Он пренебрежительно отмахивается:

– И это ничего не даст. Живой человек нужен, Эрнст. – И, отвернувшись, тихо прибавляет: – Близкий человек, понимаешь?

– Ах, человек! – возражаю я. – Это самая ненадежная штука в мире. Мы немало насмотрелись, как легко его отправить к праотцам. Придется тебе обзавестись десятком-другим друзей, чтобы хоть кто-нибудь уцелел, когда пули начнут их косить.

Альберт внимательно смотрит да силуэт собора:

– Я не то хочу сказать… Я говорю о человеке, который целиком принадлежит тебе. Иногда мне кажется, что это должна быть женщина…

– О господи! – восклицаю я, вспоминая Бетке.

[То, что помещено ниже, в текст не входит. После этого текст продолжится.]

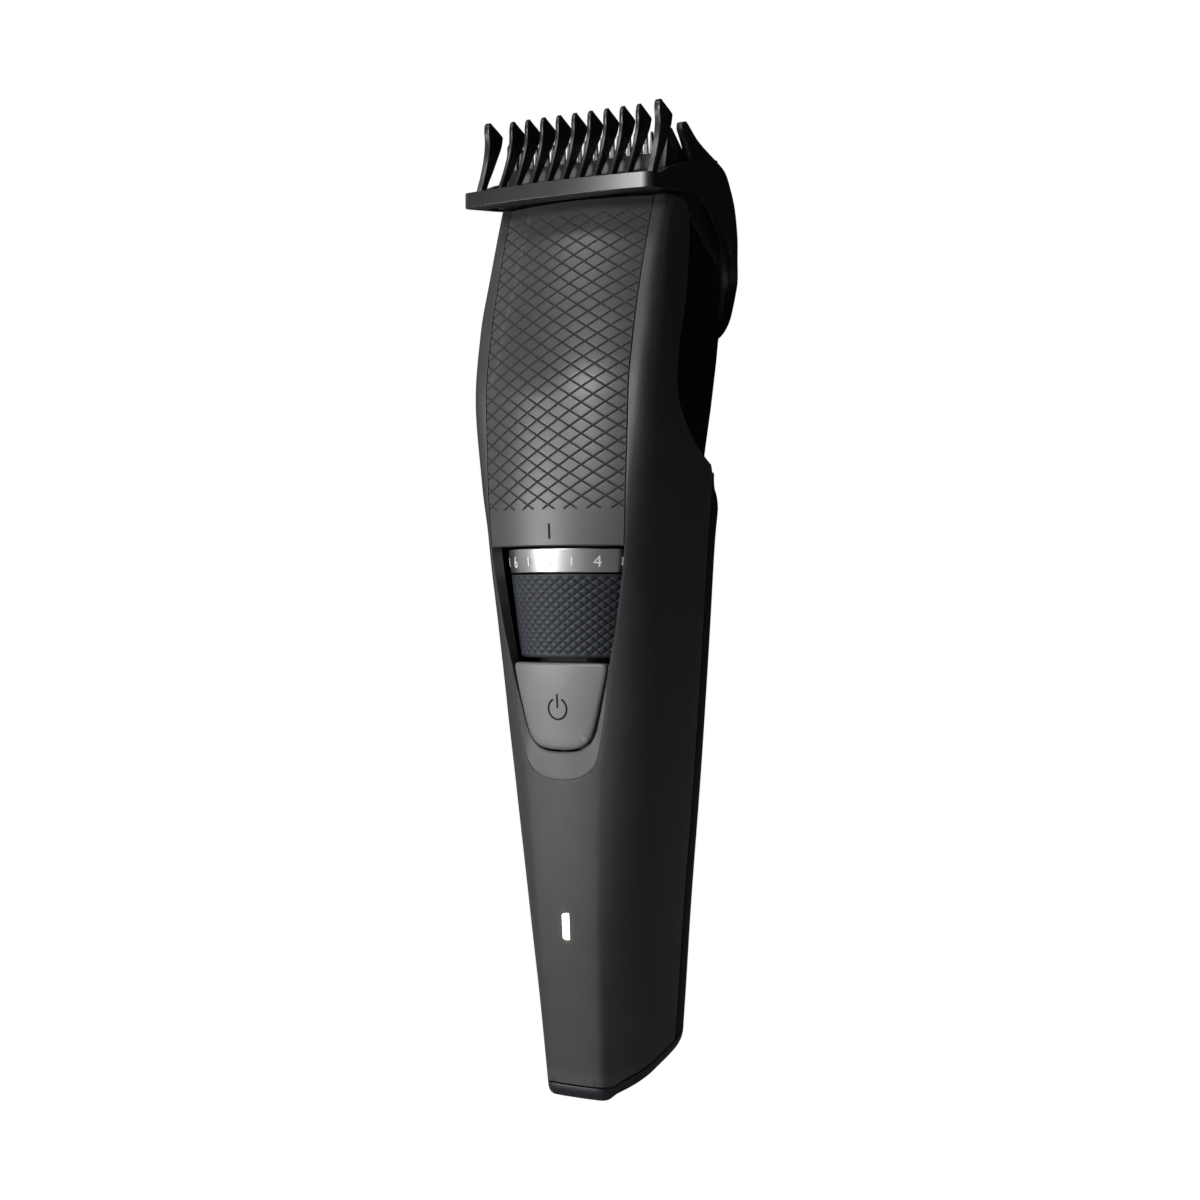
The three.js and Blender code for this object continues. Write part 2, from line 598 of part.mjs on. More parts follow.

– Дурень! – сердится он вдруг. – В жизни совершенно необходимо иметь какую-то опору, неужели ты этого не понимаешь? Я хочу быть любимым, и тогда я буду опорой для того человека, а он для меня. А то хоть в петлю лезь! – Он вздрагивает и отворачивается.

– Но послушай, Альберт, – тихо говорю я, – а мы-то для тебя что-нибудь значим?